• **SHORT TASK**
Transcribe word for word only the span whose first line is the one with "cad_parts[node].hide_render = cad_parts[node].hide_viewport" and whose last line is the one with "# --- shape"; both of those lines belong to it.

• **DATASET EXCERPTS**
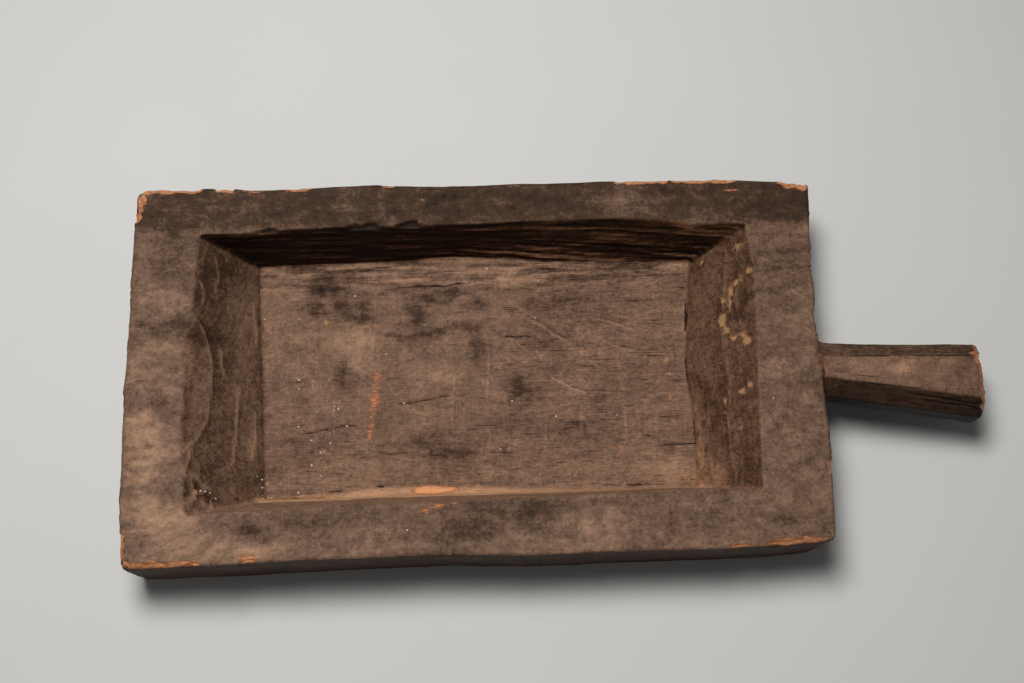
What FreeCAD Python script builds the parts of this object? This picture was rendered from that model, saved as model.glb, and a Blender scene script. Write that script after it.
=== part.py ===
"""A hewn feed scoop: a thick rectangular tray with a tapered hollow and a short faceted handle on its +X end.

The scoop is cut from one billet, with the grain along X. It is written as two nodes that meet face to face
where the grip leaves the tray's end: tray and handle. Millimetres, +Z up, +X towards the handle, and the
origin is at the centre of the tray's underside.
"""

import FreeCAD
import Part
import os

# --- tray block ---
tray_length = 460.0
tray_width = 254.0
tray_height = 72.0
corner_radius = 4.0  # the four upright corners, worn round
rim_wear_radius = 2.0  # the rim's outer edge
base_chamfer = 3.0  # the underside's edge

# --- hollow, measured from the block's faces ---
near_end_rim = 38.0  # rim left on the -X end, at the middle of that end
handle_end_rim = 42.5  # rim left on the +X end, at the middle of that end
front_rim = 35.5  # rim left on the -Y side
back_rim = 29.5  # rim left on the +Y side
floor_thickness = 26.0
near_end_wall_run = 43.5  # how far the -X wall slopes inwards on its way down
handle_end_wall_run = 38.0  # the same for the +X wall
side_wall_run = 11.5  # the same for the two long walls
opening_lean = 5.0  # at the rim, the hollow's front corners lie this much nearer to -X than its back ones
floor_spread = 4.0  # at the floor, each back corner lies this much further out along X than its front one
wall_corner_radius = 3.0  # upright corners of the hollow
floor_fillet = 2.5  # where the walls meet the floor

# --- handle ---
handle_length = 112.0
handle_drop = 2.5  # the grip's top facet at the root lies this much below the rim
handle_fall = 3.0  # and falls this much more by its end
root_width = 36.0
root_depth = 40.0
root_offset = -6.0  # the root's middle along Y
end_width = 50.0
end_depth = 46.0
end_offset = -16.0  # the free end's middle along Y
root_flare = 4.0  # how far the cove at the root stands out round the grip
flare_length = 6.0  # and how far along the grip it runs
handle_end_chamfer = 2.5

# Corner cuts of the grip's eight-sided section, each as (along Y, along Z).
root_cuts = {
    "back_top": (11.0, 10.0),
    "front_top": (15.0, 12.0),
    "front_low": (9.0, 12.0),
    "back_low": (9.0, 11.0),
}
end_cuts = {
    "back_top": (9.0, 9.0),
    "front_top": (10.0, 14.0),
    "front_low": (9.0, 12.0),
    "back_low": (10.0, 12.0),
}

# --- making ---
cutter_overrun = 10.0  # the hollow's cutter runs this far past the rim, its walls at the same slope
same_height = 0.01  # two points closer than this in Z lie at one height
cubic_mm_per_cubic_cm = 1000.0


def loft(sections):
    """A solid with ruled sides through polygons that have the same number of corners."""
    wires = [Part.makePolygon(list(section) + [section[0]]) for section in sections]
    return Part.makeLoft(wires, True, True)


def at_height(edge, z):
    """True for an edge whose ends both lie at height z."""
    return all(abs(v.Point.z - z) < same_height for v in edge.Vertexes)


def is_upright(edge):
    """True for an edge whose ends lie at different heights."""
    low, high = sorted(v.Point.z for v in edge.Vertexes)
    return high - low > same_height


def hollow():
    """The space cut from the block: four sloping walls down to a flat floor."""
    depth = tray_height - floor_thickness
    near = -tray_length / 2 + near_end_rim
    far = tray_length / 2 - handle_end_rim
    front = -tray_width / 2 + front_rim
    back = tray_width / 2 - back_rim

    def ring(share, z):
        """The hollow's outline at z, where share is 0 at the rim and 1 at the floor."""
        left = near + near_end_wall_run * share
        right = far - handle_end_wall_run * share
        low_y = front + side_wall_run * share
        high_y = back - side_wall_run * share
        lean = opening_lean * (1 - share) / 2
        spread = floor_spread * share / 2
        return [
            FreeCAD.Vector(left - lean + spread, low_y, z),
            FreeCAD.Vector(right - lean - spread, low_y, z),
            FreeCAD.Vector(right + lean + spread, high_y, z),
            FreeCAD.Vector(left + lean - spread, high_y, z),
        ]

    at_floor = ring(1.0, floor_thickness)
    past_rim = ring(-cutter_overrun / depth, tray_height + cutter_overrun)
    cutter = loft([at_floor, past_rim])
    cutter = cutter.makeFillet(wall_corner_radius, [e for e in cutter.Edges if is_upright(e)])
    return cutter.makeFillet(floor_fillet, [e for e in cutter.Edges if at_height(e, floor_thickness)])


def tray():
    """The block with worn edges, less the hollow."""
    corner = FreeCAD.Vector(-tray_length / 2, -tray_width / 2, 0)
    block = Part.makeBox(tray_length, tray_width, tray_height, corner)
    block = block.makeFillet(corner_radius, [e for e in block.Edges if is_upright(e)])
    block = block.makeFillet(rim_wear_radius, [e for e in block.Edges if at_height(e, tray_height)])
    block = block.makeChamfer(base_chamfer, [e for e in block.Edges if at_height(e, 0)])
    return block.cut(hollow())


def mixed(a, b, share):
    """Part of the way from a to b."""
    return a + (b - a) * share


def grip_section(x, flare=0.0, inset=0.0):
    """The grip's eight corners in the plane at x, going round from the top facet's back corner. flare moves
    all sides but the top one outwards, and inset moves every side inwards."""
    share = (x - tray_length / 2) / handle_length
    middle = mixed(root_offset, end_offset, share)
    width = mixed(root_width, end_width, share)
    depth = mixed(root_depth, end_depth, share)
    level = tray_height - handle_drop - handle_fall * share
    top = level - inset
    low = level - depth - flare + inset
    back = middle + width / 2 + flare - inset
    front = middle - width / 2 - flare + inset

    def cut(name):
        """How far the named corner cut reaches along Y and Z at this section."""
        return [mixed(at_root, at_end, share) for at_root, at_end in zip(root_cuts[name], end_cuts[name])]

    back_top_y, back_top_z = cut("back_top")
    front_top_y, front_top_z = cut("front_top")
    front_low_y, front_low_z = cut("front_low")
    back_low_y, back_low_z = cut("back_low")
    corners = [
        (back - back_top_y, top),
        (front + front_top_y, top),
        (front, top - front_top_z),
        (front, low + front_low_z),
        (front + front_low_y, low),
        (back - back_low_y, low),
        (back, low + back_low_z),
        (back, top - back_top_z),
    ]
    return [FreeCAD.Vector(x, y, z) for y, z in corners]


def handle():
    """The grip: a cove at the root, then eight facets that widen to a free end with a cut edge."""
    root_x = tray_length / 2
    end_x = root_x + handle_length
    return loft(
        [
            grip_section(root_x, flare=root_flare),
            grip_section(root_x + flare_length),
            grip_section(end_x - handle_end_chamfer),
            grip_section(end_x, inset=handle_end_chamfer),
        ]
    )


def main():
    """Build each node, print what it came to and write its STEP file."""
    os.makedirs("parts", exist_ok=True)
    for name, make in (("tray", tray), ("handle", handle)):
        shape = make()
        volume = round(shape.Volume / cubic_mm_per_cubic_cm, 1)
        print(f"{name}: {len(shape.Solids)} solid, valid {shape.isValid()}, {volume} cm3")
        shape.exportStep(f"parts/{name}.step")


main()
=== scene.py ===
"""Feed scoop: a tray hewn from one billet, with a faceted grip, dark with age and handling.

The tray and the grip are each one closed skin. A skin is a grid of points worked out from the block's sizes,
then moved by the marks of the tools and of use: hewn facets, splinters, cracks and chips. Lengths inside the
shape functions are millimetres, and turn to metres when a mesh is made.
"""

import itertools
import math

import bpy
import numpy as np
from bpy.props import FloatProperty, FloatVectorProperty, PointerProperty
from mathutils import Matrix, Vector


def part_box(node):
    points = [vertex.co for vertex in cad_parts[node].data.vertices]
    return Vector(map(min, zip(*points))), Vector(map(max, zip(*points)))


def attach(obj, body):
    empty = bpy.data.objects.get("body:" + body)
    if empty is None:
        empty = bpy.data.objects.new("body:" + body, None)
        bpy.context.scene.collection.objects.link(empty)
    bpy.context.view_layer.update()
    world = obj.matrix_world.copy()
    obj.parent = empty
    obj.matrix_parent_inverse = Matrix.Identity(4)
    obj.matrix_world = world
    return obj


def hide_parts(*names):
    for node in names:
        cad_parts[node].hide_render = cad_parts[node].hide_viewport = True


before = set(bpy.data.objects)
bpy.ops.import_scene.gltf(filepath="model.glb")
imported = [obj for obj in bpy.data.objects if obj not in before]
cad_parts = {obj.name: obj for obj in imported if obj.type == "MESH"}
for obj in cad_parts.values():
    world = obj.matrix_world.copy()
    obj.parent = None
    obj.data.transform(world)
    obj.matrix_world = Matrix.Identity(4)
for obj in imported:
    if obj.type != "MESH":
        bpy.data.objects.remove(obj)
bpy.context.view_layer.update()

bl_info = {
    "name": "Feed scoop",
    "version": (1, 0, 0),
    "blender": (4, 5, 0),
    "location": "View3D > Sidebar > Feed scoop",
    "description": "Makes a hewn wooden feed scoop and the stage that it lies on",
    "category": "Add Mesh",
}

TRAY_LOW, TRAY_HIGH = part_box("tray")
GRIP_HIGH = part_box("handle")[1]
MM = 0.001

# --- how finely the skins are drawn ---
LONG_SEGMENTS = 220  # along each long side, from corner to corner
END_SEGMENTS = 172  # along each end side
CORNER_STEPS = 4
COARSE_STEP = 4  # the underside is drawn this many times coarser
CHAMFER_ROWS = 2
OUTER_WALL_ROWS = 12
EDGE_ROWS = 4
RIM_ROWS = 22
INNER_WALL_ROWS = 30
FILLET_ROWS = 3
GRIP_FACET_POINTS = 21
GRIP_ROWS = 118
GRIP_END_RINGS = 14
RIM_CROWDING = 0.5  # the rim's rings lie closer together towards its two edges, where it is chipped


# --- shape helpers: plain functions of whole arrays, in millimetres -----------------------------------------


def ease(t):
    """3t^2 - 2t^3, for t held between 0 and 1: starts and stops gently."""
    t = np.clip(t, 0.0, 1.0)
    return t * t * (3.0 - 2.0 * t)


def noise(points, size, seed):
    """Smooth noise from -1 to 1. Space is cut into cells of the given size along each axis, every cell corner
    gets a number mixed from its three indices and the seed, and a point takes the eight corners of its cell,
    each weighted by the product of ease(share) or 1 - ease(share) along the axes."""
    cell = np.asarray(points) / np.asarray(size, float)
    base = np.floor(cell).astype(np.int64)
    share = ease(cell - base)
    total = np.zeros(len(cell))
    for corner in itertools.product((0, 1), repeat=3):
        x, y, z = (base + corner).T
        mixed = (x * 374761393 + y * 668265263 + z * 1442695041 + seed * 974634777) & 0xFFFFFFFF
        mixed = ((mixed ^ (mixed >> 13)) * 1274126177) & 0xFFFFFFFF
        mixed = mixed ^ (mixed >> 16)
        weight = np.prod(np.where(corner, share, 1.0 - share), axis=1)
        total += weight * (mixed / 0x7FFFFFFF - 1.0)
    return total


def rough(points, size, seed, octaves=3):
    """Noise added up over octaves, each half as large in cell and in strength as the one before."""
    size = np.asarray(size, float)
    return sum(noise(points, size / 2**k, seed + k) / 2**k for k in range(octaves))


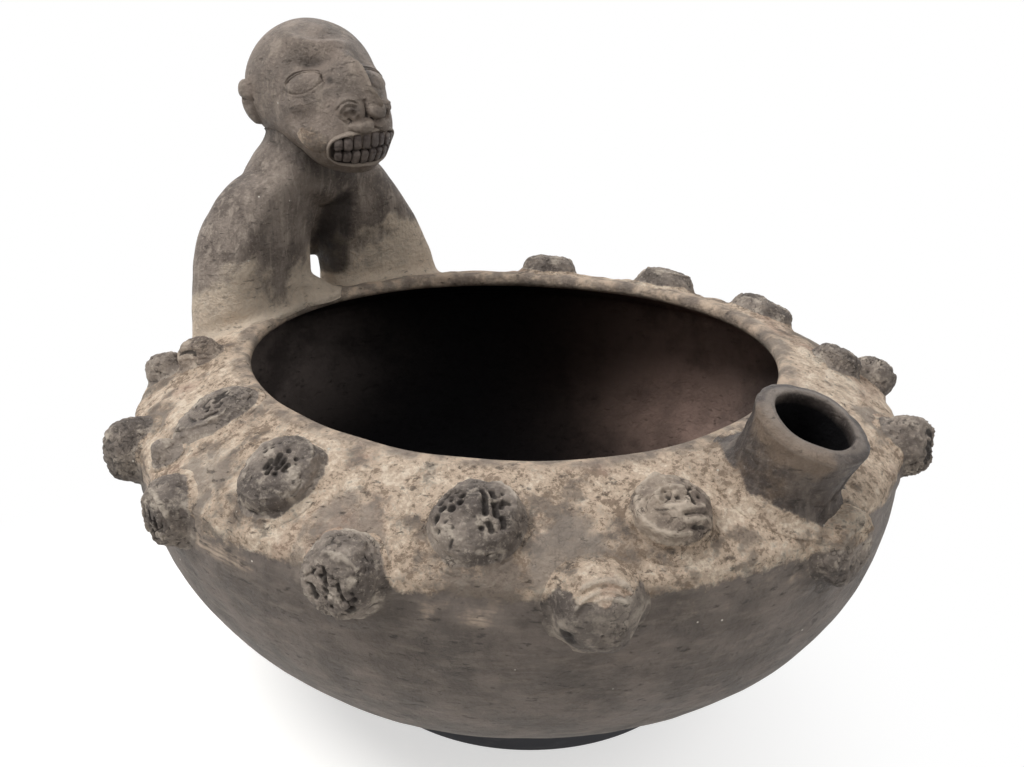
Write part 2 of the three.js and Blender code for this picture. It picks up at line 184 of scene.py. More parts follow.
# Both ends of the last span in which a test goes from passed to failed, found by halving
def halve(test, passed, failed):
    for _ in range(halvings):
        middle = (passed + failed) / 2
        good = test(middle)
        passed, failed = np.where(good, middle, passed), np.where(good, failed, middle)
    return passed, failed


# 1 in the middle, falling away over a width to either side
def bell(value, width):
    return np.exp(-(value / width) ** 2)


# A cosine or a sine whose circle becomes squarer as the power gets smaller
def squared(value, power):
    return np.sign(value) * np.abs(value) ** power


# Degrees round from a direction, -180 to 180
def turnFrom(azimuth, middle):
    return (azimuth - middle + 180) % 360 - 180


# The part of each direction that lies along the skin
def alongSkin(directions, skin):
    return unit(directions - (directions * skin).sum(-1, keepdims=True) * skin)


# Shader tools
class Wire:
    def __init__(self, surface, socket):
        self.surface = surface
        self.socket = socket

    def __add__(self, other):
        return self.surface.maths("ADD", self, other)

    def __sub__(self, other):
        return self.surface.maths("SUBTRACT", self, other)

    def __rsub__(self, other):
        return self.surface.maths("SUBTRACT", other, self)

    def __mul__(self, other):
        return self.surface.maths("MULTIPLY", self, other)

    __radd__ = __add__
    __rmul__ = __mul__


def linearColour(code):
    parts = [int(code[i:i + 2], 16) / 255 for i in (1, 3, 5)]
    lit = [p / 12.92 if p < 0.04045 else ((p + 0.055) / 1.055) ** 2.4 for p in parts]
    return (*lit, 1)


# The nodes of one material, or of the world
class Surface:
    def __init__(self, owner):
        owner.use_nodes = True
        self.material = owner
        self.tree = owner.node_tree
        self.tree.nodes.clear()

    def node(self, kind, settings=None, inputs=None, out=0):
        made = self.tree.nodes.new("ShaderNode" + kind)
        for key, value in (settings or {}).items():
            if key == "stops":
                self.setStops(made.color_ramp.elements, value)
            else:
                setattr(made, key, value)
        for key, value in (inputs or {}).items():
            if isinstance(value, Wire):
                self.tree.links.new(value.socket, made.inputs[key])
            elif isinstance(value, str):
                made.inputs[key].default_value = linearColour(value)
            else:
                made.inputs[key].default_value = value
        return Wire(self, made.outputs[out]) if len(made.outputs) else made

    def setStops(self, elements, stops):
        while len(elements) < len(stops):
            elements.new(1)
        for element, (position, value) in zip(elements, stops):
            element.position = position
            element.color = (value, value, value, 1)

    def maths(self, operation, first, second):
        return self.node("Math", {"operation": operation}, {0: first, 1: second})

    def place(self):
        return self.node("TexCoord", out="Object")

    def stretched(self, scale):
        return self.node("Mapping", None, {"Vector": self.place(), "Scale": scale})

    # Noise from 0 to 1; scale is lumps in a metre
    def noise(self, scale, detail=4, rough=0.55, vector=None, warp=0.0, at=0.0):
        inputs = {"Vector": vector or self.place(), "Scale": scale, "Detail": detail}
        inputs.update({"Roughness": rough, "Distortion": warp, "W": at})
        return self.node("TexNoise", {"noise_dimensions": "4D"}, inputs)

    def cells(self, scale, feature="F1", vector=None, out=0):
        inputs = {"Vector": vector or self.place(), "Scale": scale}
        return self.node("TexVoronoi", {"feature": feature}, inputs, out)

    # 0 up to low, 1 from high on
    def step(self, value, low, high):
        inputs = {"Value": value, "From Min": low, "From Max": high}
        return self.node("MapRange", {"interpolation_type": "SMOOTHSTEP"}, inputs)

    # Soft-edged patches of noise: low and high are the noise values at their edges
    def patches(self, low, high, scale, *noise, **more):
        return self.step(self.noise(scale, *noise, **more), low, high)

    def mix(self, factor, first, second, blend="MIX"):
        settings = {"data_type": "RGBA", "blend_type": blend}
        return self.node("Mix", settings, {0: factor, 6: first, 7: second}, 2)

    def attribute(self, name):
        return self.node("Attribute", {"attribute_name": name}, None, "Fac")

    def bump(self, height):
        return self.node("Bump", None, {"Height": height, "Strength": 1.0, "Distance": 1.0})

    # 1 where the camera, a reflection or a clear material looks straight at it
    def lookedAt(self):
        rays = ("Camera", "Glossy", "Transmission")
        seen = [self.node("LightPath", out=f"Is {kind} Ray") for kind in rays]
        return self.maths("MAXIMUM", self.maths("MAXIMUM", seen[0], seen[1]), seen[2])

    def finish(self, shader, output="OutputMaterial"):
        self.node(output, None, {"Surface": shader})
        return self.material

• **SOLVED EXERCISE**
        cad_parts[node].hide_render = cad_parts[node].hide_viewport = True


before = set(bpy.data.objects)
bpy.ops.import_scene.gltf(filepath="model.glb")
imported = [obj for obj in bpy.data.objects if obj not in before]
cad_parts = {obj.name: obj for obj in imported if obj.type == "MESH"}
for obj in cad_parts.values():
    world = obj.matrix_world.copy()
    obj.parent = None
    obj.data.transform(world)
    obj.matrix_world = Matrix.Identity(4)
for obj in imported:
    if obj.type != "MESH":
        bpy.data.objects.remove(obj)
bpy.context.view_layer.update()

bl_info = {
    "name": "Feed scoop",
    "version": (1, 0, 0),
    "blender": (4, 5, 0),
    "location": "View3D > Sidebar > Feed scoop",
    "description": "Makes a hewn wooden feed scoop and the stage that it lies on",
    "category": "Add Mesh",
}

TRAY_LOW, TRAY_HIGH = part_box("tray")
GRIP_HIGH = part_box("handle")[1]
MM = 0.001

# --- how finely the skins are drawn ---
LONG_SEGMENTS = 220  # along each long side, from corner to corner
END_SEGMENTS = 172  # along each end side
CORNER_STEPS = 4
COARSE_STEP = 4  # the underside is drawn this many times coarser
CHAMFER_ROWS = 2
OUTER_WALL_ROWS = 12
EDGE_ROWS = 4
RIM_ROWS = 22
INNER_WALL_ROWS = 30
FILLET_ROWS = 3
GRIP_FACET_POINTS = 21
GRIP_ROWS = 118
GRIP_END_RINGS = 14
RIM_CROWDING = 0.5  # the rim's rings lie closer together towards its two edges, where it is chipped


# --- shape helpers: plain functions of whole arrays, in millimetres -----------------------------------------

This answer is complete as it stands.